On Wed, Apr 4, 2012 at 10:32 PM, Eric Walker eric.wal...@gmail.com wrote:


 On Wed, Apr 4, 2012 at 6:24 AM, Jed Rothwell jedrothw...@gmail.comwrote:

 The solution to the traffic problem is to stop going places. Reduce
 commuting distances with full screen video telecommuting from home and from
 satellite offices.


 Agreed.  Make cities beautiful and livable and compact enough for people
 to get around by foot and use mass transit.  This is the pattern of
 European cities.  Many American cities had the misfortune of expanding when
 the automobile was becoming common and people were infatuated with the
 freedom of movement they allow.  People don't appear to have appreciated
 how much strip malls, traffic, automobile pollution and urban sprawl would
 detract from their quality of life.

 It's possible to increase urban population density without getting rid of
 cars altogether.  They can be kept in compact garages near the outskirts of
 a city.  Flying cars would only add to the noise and clutter.

 Eric




[Vo]:Yet another flying car

2012-04-03 Thread Jed Rothwell
What is it with flying cars?

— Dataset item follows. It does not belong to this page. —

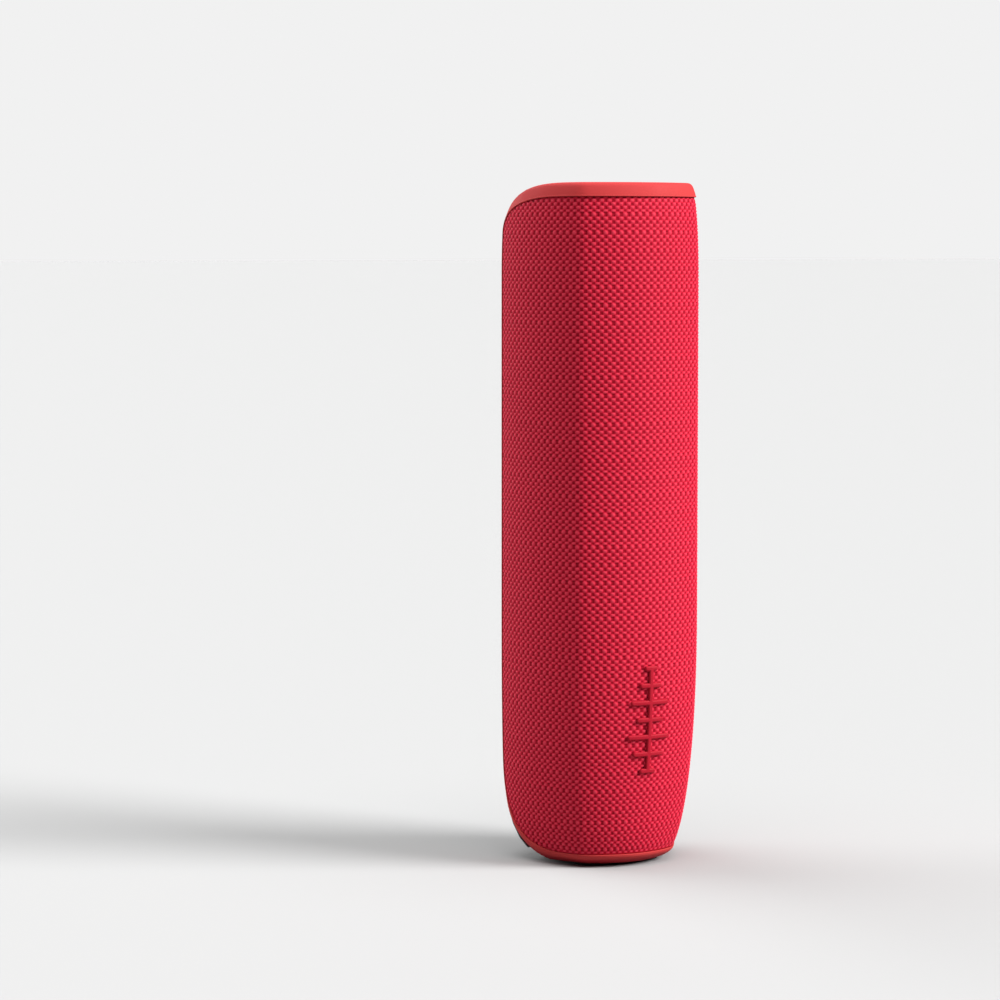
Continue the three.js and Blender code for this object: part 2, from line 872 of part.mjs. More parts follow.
const backOuter = backBody(0, 0, CORE_BOTTOM, BACK_TOP);
const coreOuter = innerBody(CORE_INSET, CORE_BOTTOM, CORE_TOP);
const cavity = innerBody(CORE_INSET + WALL, FLOOR_TOP, ROOF_BOTTOM)
  .add(backBody(BACK_LIP, WALL, FLOOR_TOP, ROOF_BOTTOM))
  .subtract(box([-FAR, FAR], [-FAR, TRAY_FRONT - 1], [0, HEIGHT]));

/** A racetrack plug through the back, at the passive radiator. */
function racetrackPrism(radius, y0, y1) {
  return racetrackPlate(
    [
      [radius, y0],
      [radius, y1],
    ],
    RADIATOR_STRAIGHT,
    RADIATOR_Z,
  );
}

/** The one-piece back and sides, with its well, port bay, screw posts and button pocket. */
function rearShell() {
  const behindBaffle = box([-FAR, FAR], [TRAY_FRONT, FAR], [0, HEIGHT]).add(
    box([-FAR, FAR], [-FAR, FAR], [HEAD_BOTTOM, HEIGHT]),
  );
  const behindPanel = box([-FAR, FAR], [PANEL_REAR + GAP, FAR], [0, HEIGHT]);
  const topBlock = innerBody(PANEL_INSET, CORE_TOP - WALL, BACK_TOP).intersect(behindPanel);
  const well = racetrackPrism(RADIATOR_WELL, RADIATOR_WELL_FRONT, FAR).intersect(backOuter);
  const bayBlock = box(
    around(0, BAY.halfWidth + BAY_WALL),
    [BAY.floor - WALL, FAR],
    [BAY.bottom - BAY_WALL, BAY.top + BAY_WALL],
  ).intersect(backOuter);
  const posts = BAFFLE_SCREWS.map(([x, z]) =>
    box(x > 0 ? [x - POST_HALF, FAR] : [-FAR, x + POST_HALF], POST_DEPTH, around(z, POST_HALF)),
  );
  const postBody = wasm.Manifold.union(posts).intersect(coreOuter);
  const pocket = innerBody(CORE_INSET + WALL, ROOF_TOP, CORE_TOP + 1).intersect(
    box([-FAR, FAR], [-FAR, POCKET_REAR], [ROOF_TOP, HEIGHT]),
  );
  const bay = box(around(0, BAY.halfWidth), [BAY.floor, FAR], [BAY.bottom, BAY.top]);
  const usbHole = box(
    around(USB_X, USB.halfWidth + GAP),
    [BAY.floor - 2 * WALL, FAR],
    around(PORT_Z, USB.halfHeight + GAP),
  );
  const auxHole = plug(AUX_RADIUS + GAP, BAY.floor - 2 * WALL, FAR, AUX_X, PORT_Z);
  const screwHoles = BAFFLE_SCREWS.map(([x, z]) =>
    plug(POST_PILOT_RADIUS, TRAY_FRONT - 1, POST_PILOT_END, x, z, SCREW_SEGMENTS),
  );
  const baseHoles = [-1, 1].map((side) =>
    pillar(BASE_PILOT_RADIUS, 0, FLOOR_TOP + 1, side * BASE_SCREW_X, BASE_SCREW_Y),
  );
  const ribbonHole = box(RIBBON_HOLE.x, RIBBON_HOLE.y, [ROOF_BOTTOM - 1, ROOF_TOP + 1]);
  return coreOuter
    .intersect(behindBaffle)
    .add(backOuter)
    .add(topBlock)
    .subtract(cavity)
    .add(well)
    .add(bayBlock)
    .add(postBody)
    .subtract(racetrackPrism(RADIATOR_OPENING, RADIATOR_CUT_FRONT, FAR))
    .subtract(pocket)
    .subtract(bay)
    .subtract(usbHole)
    .subtract(auxHole)
    .subtract(ribbonHole)
    .subtract(wasm.Manifold.union([...screwHoles, ...baseHoles]));
}

function frontBaffle() {
  const plate = coreOuter.intersect(
    box([-FAR, FAR], [BAFFLE_FRONT, BAFFLE_REAR], [BAFFLE_BOTTOM, HEAD_BOTTOM - GAP]),
  );
  const holes = DRIVERS.flatMap(({ z }) => [
    plug(DRIVER_HOLE_RADIUS, -FAR, 0, 0, z, SEGMENTS),
    ...driverCorners(z).map(([x, cornerZ]) =>
      plug(DRIVER_SCREW_HOLE, -FAR, 0, x, cornerZ, SCREW_SEGMENTS),
    ),
  ]);
  const screwHoles = BAFFLE_SCREWS.map(([x, z]) =>
    plug(BAFFLE_SCREW_HOLE, -FAR, 0, x, z, SCREW_SEGMENTS),
  );
  return plate.subtract(wasm.Manifold.union([...holes, ...screwHoles]));
}

function driverCorners(z) {
  return [-1, 1].flatMap((sx) =>
    [-1, 1].map((sz) => [sx * DRIVER_SCREW_AT, z + sz * DRIVER_SCREW_AT]),
  );
}

/** A plan outline that follows the inside of the cover at one height. */
function planOutline(inset, z, halfGirth, rear) {
  const front = stations(halfGirth, INNER_SIDE_STEPS).map((along) => coverPoint(along, z, inset));
  const end = front[front.length - 1];
  return [new THREE.Vector3(-end.x, rear, z), ...front, new THREE.Vector3(end.x, rear, z)];
}

function atHeight(ring, z) {
  return ring.map((p) => new THREE.Vector3(p.x, p.y, z));
}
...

It seems like the worst idea ever. Why not
just rent a car at the airport? Even small airports usually have them.
Anyway, here is the latest:

http://slatest.slate.com/posts/2012/04/03/flying_cars_terrafugia_announced_flying_car_has_made_first_flight.html

- Jed


Re: [Vo]:Yet another flying car

2012-04-03 Thread James Bowery
The subconscious image that gives this idea legs is taking off/landing
from/on your driveway or street.

I suppose the gyrocopter-based vehicle (or other short takeoff/landing
vehicle) might have some potential to break that out of the subconscious.

On Tue, Apr 3, 2012 at 3:24 PM, Jed Rothwell jedrothw...@gmail.com wrote:

 What is it with flying cars? It seems like the worst idea ever. Why not
 just rent a car at the airport? Even small airports usually have them.